In my practice, I see families who are caring for a loved one who has dementia. This column will explore the basic phases of dementia, the stresses that caregivers go through and how to lower those stresses.
First, here are some facts.
People over the age of 85 are the fastest growing segment of our population. More than 65 million people provided care to a chronically ill, disabled or aged family member or friend in the last year.
In the United States, 6.5 million people are currently diagnosed with Alzheimer’s disease or a relative disorder. The average course of disease is eight years but can range from three to 20 years.
Dementia has three stages: early, middle and late.
In the early stages, the patient will experience forgetfulness, become socially awkward and can become lost in familiar settings. During this stage, the family can usually make up for these deficiencies.
In the middle stages, however, the patient experiences confusion and disorientation, could have speech problems and will most likely need assistance with their activities of daily living.
In the end stages, the patient becomes completely dependent on others.
In most cases, patients live at home and their family members care for them. Usually, there is only one caregiver involved. Many times the caregiver is a spouse or a child. In addition, most caregivers are over the age of 50.
Being a caregiver is extremely stressful. It is so stressful, in fact, that the healthy spouse dies before the spouse with dementia more than half of the time. The caregiver frequently experiences depression, anxiety, anger and poor health (from stress and self-neglect).
There are severe financial effects on the caregiver. Many become concerned with having enough funds to pay for their own age-related needs and use substantial resources to provide care.
According to the long-term care insurance industry, policy holders with dementia average 18 to 24 months of care at home before they enter a nursing home. Caregivers miss an average of 17 workdays per year because of caregiver duties. About a third of caregivers reduce their work hours or report being less effective at work.
A good part of the stress that caregiving creates includes the lack of control and predictability of the person who needs care, a loss of outlets for frustration or sources of support, a perception that things are getting worse and having feelings of not having what is necessary to meet the next obstacle.

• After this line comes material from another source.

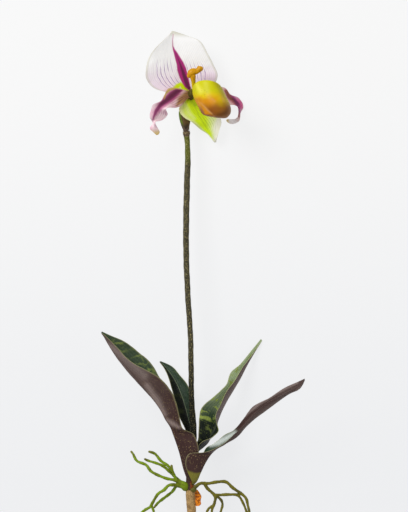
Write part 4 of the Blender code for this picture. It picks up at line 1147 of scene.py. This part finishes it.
def fuse(bm, grain, softness):
    """Fuses overlapping closed forms into one skin and smooths it; returns a new bmesh."""
    mesh = bpy.data.meshes.new("raw")
    bm.to_mesh(mesh)
    bm.free()
    raw = bpy.data.objects.new("raw", mesh)
    bpy.context.scene.collection.objects.link(raw)
    cells = raw.modifiers.new("cells", "REMESH")
    cells.mode = "VOXEL"
    cells.voxel_size = grain
    soft = raw.modifiers.new("soft", "SMOOTH")
    soft.factor = 0.5
    soft.iterations = softness
    bpy.context.view_layer.update()
    fused = bpy.data.meshes.new_from_object(raw.evaluated_get(bpy.context.evaluated_depsgraph_get()))
    bpy.data.objects.remove(raw)
    made = bmesh.new()
    made.from_mesh(fused)
    bpy.data.meshes.remove(fused)
    return made


def repaint(bm, painter):
    """Paints a skin by its points' places in the plant's frame, in millimetres."""
    points = np.array([v.co - PLACE for v in bm.verts]) / MM
    layer = bm.verts.layers.float_color.new("front")
    colour, strength = painter(points)
    for i, v in enumerate(bm.verts):
        v[layer] = (*colour[i], strength[i])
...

Currently, there is no cure for dementia-related illness. There is no way to completely remove the stress that a caregiver experiences. However, there are ways to lessen it. Here are a few tips:
- Educate the caregiver about the causes, symptoms and treatment of memory problems and dementia.
- Create a support system for the caregiver that gives lots of praise and reinforcement.
- Include in the support system a way for caregivers to have an outlet for their frustrations.
- Encourage the caregiver to use outside support systems (geriatric care managers, social workers, private-duty association and others) so that the caregiver can have a break and, if the caregiver wants, make a transition from caregiving to advocacy.
- Give the caregiver the tools to implement these strategies.
Some of the greatest stresses in dementia care results from the caregiver being unable to have access to the sick person’s resources to pay for care and the ability to direct healthcare workers to provide the additional care the caregiver knows the sick person would have wanted. The way to do this is to insure all your loved ones have adequate directives and powers of attorney in place.